The Dutch Circle Percussion ensemble flooded with my colours as my brushes twist and leap in synch to their rhythms.
It was ironic (and distressing) that as the new digital rage developed, my analogue attempts were seen as old hat. Even though some visionaries like Yehudi Menuhin and Simon Rattle saw the light, there was no stopping the new mindset, cleverly offering the prospect for anybody to become a photographer or digital designer (glossing over the question of whether you had anything to say, with your new toys).  Sadly, today this means that tiny kids are often given a mini audio-visual tablet, before they have barely experienced the joy of holding a pencil to draw and write, the visceral sensation of making their own marks by hand and the excitement of sketching ideas, feeling them "coming out of their body". Some of the greatest ideas that were later put into a computer, were first sketched, scribbled and shared on a paper napkin.
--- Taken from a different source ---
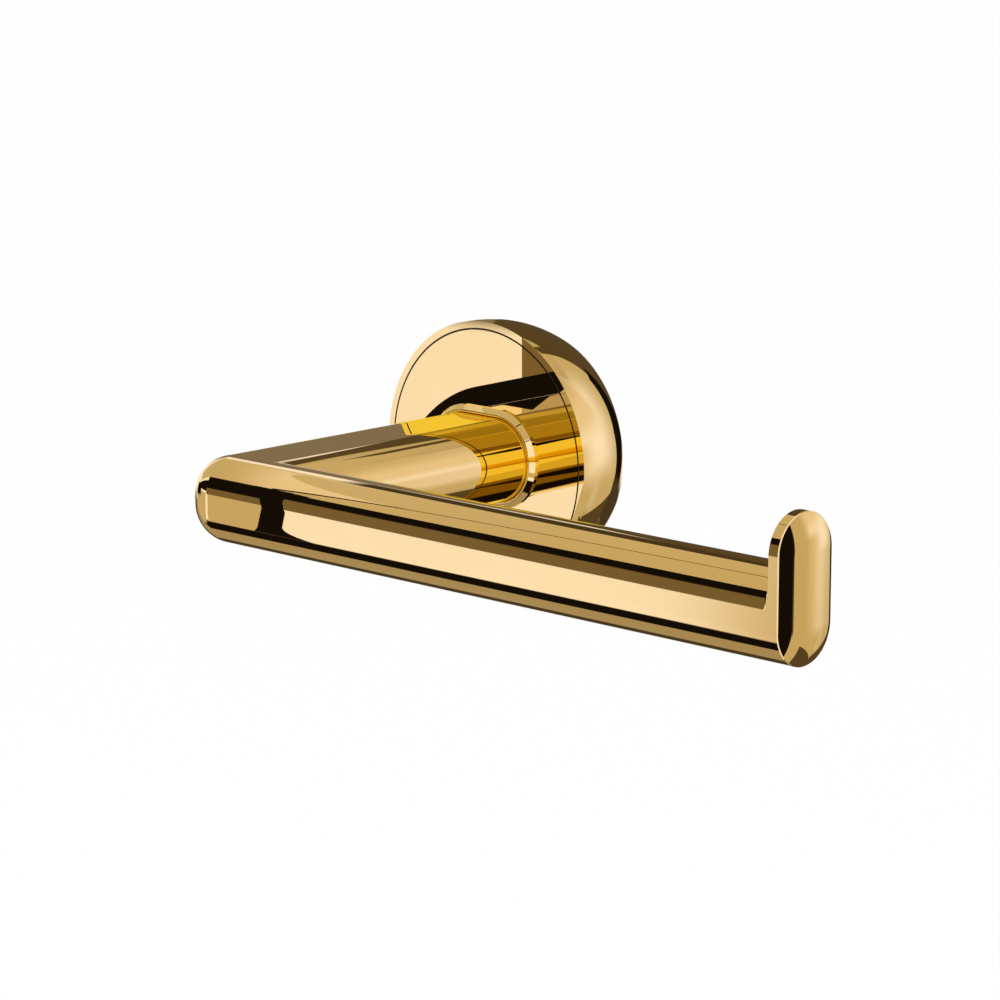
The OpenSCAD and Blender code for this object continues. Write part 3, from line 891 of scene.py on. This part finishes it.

Now, get out your sketchbook, reach for a nice soft 2B pencil.... there you go.... ah, the joy of low-tech!
One of my very first little ideas for a kinetic painting, like automatic writing to music sketched on paper at the Gstaad Menuhin Festival in 1964.

My wonderfully analogue performance gear, being set up for a performance in the Amsterdam Concertgebouw. The technical staff said: "You've got to be joking! Don't you have a computer?" But afterwards they told me that they were totally blown away by the kinetic images.